The celebrated auteur eventually persuaded Yeun he knew what he was getting into and it didn’t hurt that he also happens to be a linguistics professor.
“My Korean is decent, and pronunciation is good, but the nuance that a full, native Korean embodies and carries with them in the way that they talk and their intonation is very specific. So, we did a lot of work.”
“Burning” ends in an extended one-shot featuring Yeun’s character and the film’s protagonist, Lee, played by Yoo Ah-in. The sequence was shot after most of the principal photography had ended with Yeun returning to the U.S. in the interim.
“That one was actually pretty crazy,” Yeun says. “We shot that last scene in one day. That was the only day that it ever snowed, so that snow-covered day was perfect for it. We got three takes and there was just this natural finish. We didn’t overly practice.”

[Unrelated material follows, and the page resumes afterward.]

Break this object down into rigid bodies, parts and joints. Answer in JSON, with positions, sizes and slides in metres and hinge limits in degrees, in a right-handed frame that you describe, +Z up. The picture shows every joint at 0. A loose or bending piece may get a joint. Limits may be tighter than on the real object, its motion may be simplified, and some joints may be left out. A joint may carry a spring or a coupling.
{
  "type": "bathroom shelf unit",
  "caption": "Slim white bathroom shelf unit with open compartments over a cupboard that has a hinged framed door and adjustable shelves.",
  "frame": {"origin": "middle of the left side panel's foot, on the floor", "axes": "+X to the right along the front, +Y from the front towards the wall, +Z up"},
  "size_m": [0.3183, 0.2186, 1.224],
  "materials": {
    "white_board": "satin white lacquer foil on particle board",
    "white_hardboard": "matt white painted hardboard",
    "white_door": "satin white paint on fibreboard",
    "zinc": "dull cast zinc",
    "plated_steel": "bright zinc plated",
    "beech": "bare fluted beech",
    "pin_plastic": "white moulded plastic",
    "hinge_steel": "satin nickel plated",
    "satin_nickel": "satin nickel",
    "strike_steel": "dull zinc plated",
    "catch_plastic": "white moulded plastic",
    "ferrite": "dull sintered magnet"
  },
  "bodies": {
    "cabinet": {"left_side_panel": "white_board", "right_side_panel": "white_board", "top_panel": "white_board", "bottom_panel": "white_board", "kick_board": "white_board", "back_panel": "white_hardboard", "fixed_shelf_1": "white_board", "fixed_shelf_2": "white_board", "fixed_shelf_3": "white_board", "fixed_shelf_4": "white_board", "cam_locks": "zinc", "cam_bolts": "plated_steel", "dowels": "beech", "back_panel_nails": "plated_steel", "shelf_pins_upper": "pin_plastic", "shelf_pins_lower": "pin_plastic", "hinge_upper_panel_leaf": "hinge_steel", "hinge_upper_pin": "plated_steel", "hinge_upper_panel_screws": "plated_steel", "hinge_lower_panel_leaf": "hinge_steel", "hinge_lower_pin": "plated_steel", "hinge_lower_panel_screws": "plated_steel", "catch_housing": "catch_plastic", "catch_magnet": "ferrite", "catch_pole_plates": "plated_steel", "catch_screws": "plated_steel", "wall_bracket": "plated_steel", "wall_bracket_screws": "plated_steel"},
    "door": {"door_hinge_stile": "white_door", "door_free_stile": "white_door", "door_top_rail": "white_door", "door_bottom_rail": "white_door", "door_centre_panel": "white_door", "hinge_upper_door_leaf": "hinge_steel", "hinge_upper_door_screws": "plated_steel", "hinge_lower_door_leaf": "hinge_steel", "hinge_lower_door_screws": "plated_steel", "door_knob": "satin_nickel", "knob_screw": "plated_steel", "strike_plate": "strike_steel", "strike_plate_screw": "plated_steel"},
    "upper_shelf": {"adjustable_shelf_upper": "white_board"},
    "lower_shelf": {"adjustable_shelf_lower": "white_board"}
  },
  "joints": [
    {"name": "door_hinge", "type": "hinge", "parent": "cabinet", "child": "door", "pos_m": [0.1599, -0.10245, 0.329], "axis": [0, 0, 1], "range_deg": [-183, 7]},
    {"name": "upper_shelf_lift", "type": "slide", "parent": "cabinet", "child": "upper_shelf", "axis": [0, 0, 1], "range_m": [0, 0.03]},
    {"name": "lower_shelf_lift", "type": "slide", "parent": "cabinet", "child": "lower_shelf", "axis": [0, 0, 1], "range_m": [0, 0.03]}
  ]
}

There are a number of other actors this year who took on roles that were something of a surprise including Bradley Cooper in “A Star Is Born,” John David Washington in “BlacKkKlansman,” Hugh Grant in “Paddington 2,” Nicholas Hoult in “The Favourite” and John C. Reilly in “The Sisters Brothers.”
An Oscar-nominee for his performance in “Chicago,” Reilly’s role in “Brothers” required him to learn how to shoot a gun and ride a horse for the first time in his career. In fact, Reilly and the film’s director Jacques Audiard thought of Patrick deWitt’s novel more as a period piece.
“It’s really hard to predict what’s going to come your way as an actor, but I will say this: I try to do everything that I can do,” Reilly says. “That’s one of the great things about my career is some people get known for one thing and I get known for doing something different almost every time, and that makes for a really exciting, gratifying life, I have to say. So, no, I didn’t set out to find a Western or to make a Western, but this Western just came to me.”